The Indian government has shown willingness to regulate social media. The Information Technology (Intermediary Guidelines and Digital Media Ethics Code) Rules, 2021, imposed new obligations on platforms. The Digital Personal Data Protection Act, 2023, created a framework for data protection. But these regulations have focused on content and data, not on product design. The US verdict suggests that a new approach is possible: one that looks not at what users say, but at how platforms are built.

The tobacco litigation did not end with the first verdict. It took decades of lawsuits, investigative journalism, and public health advocacy to change the industry. But the first verdict was a turning point. It established the legal theory that tobacco companies could be held liable for the harms of their products. The same is now true for social media. The verdict against Meta and YouTube is a turning point. It establishes that social media companies can be held liable for the harms of addictive design.
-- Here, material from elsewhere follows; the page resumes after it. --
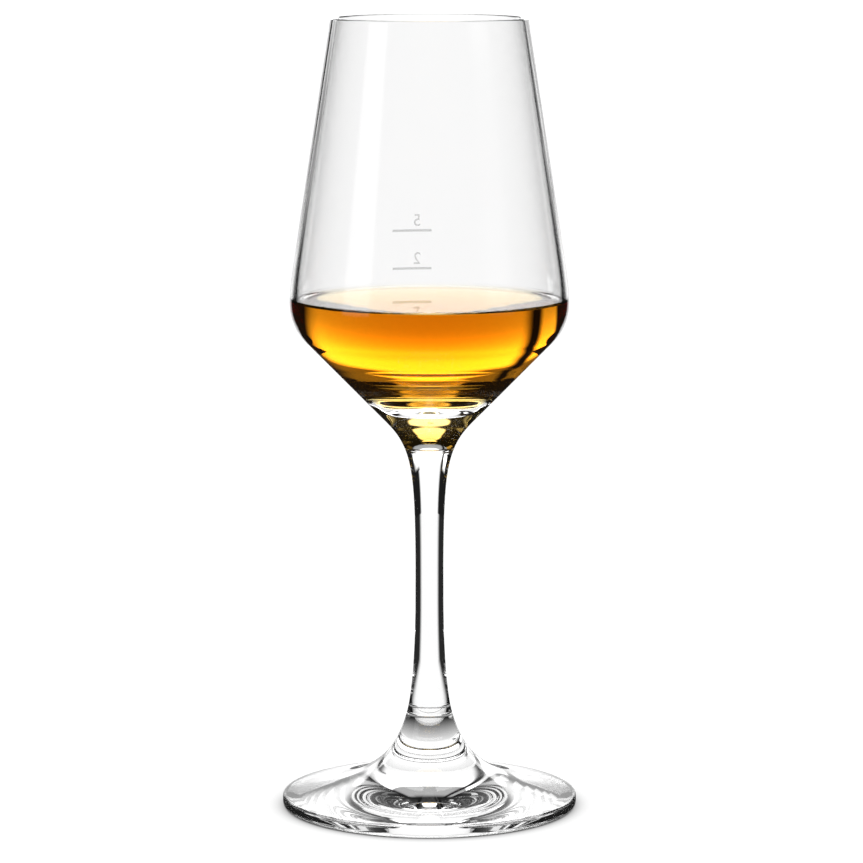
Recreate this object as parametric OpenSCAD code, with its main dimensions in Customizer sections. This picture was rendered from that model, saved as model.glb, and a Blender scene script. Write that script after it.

The verdict will be appealed. Meta and YouTube will argue that the jury got it wrong, that the evidence does not support the finding, that the law does not permit such claims. They will spend millions of dollars on lawyers, and they will drag the process out for years. But the legal theory is now on the record. A jury of ordinary citizens has found that social media companies engineered their products to be addictive, knew the harms, and did it anyway. That finding will be cited in every future case, in every legislative hearing, in every regulatory proceeding.

For India, the question is whether to follow this path. The government could wait for the appeals to play out, for the legal theory to be tested further. Or it could act now. It could commission studies on the impact of social media on Indian children. It could hold hearings with Indian users who have been harmed. It could propose legislation that regulates addictive design, not just content. It could use the US verdict as a model for its own regulatory framework.

The cost of inaction is high. Every day that passes, millions of Indian children are being exposed to platforms designed to be addictive. Every day that passes, the damage accumulates. The anxiety epidemic, the body dysmorphia, the erosion of attention spans—these are not abstract concerns. They are the lived reality of a generation. India has the opportunity to be a leader in protecting its young people from the harms of addictive design. The US verdict has shown the way. The question is whether India will follow.

Questions and Answers

Q1: What was the legal innovation in the US civil jury verdict against Meta and YouTube?

A1: The lawyers reframed the claim from speech (protected by US federal law) to product design. They argued that the harm was not caused by what users posted, but by the very architecture of the platforms—features like infinite scroll, beauty filters, and algorithmic recommendations that were engineered to be addictive.

Q2: What parallels does the article draw between Big Tech and Big Tobacco?

A2: Like Big Tobacco in the 1990s, social media companies insisted their products were a matter of personal choice, that harms were unproven, and that they were merely providing products adults wanted. Internal documents revealed both industries knew the risks, hid them, and specifically targeted young people to build lifelong customers. Both industries were found to have acted with malice.

Q3: What evidence from internal Meta documents was presented at trial?

A3: Internal documents showed executives discussed the harm their platforms caused children while actively courting young users. One memo urged the company to “bring them in as tweens.” Data showed 11-year-olds were four times as likely to return to Instagram as to rival apps, despite a minimum age requirement of 13.

Q4: Why is the verdict significant for India?

A4: India has one of the world’s youngest populations and over 400 million social media users. Indian children are as vulnerable to addictive design as American children. The verdict opens a new regulatory pathway: if social media companies can be held liable for addictive design, governments can regulate that design—mandating age verification, banning harmful features for minors, and restricting targeting of children.

Q5: What regulatory approach does the article suggest India should consider?

A5: The article suggests India should move beyond content-focused regulation to regulating product design. This could include mandating effective age-verification systems, banning features like infinite scroll and algorithmic recommendations for minors, requiring beauty filters to be labelled or turned off by default for young users, and imposing restrictions that make it commercially unviable to target children, similar to tobacco advertising bans.